The EIA Directive forms part of European law and must be incorporated into UK legislation.
Member States have to transpose the amendments into domestic legislation by 16 May 2017.
The 2014 Directive aims to lighten unnecessary administrative burdens, make it easier to assess potential impacts and help maintain existing environmental safeguards. The changes reflect the growing awareness of ongoing environmental and socio-economic priorities and challenges, including the need to improve resource efficiency, take into account and mitigate for climate change, protect biodiversity and seek to prevent disasters. The principal changes are set out below:
- The addition of a definition of the EIA process
- Changes to the circumstances in which a project may be exempt from the requirements of the Directive
- Introduction of Joint and/or Coordinated procedures for projects which are subject to the Habitats or Wild Birds Directives as well as the EIA Directive
- Changes to the list of environmental factors to be considered as part of the environmental impact assessment process
- Clarification of the options for screening and amendments to the information which is required and the criteria to be applied when screening projects to determine whether the Directive applies
- Amendments to the information to be included in the environmental statement (ES)

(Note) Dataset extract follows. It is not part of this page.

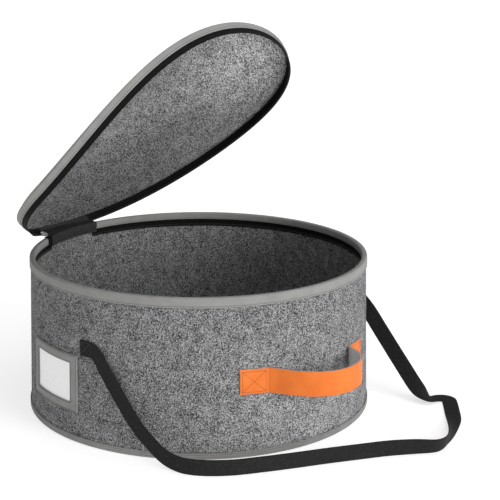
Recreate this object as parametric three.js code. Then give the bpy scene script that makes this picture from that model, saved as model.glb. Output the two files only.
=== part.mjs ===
// Round felt hat box, standing open with its lid tilted back on a cloth hinge.
// Millimetres, +Z up. The origin is the middle of the underside, the carry handle
// faces -Y and the hinge +Y. Azimuths are degrees from -Y, turning towards +X.
import * as THREE from 'three';

// Driving sizes of the drum
const boxHeight = 196;
const topRadius = 213.5;
const bottomRadius = 218.5;
const feltThickness = 3;
const clearance = 0.3;
const roundSteps = 72;

// Bindings, zip tape and the band across the underside
const bindingThickness = 1.2;
const rimOuterLeg = 12.5;
const rimInnerLeg = 9;
const bottomOuterLeg = 8;
const bottomInnerLeg = 12;
const tapeThickness = 0.8;
const bodyTapeWidth = 17;
const bodyTapeTuck = 7;
const tapeEndGap = 6;
const trolleyBandWidth = 24;

// Lid: a felt disc in a standing edge band, hinged behind the rim and curled
const lidInset = 0.6;
const lidOpening = 43;
const lidTurn = 1.7;
const lidSetback = 20;
const lidLift = 6.2;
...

- A requirement for ES to be ‘based on’ a scoping opinion, where one is issued
- The use of competent experts
- A requirement to inform the public of projects electronically
- A new article elaborating on information to be given in decision notices and the decision making procedures
- Monitoring significant adverse effects
- A new Article requiring the avoidance of conflicts of interest
- The introduction of penalties for infringements of national provisions.
The consultation on implementing the 2014 Directive closed on 1 February 2017.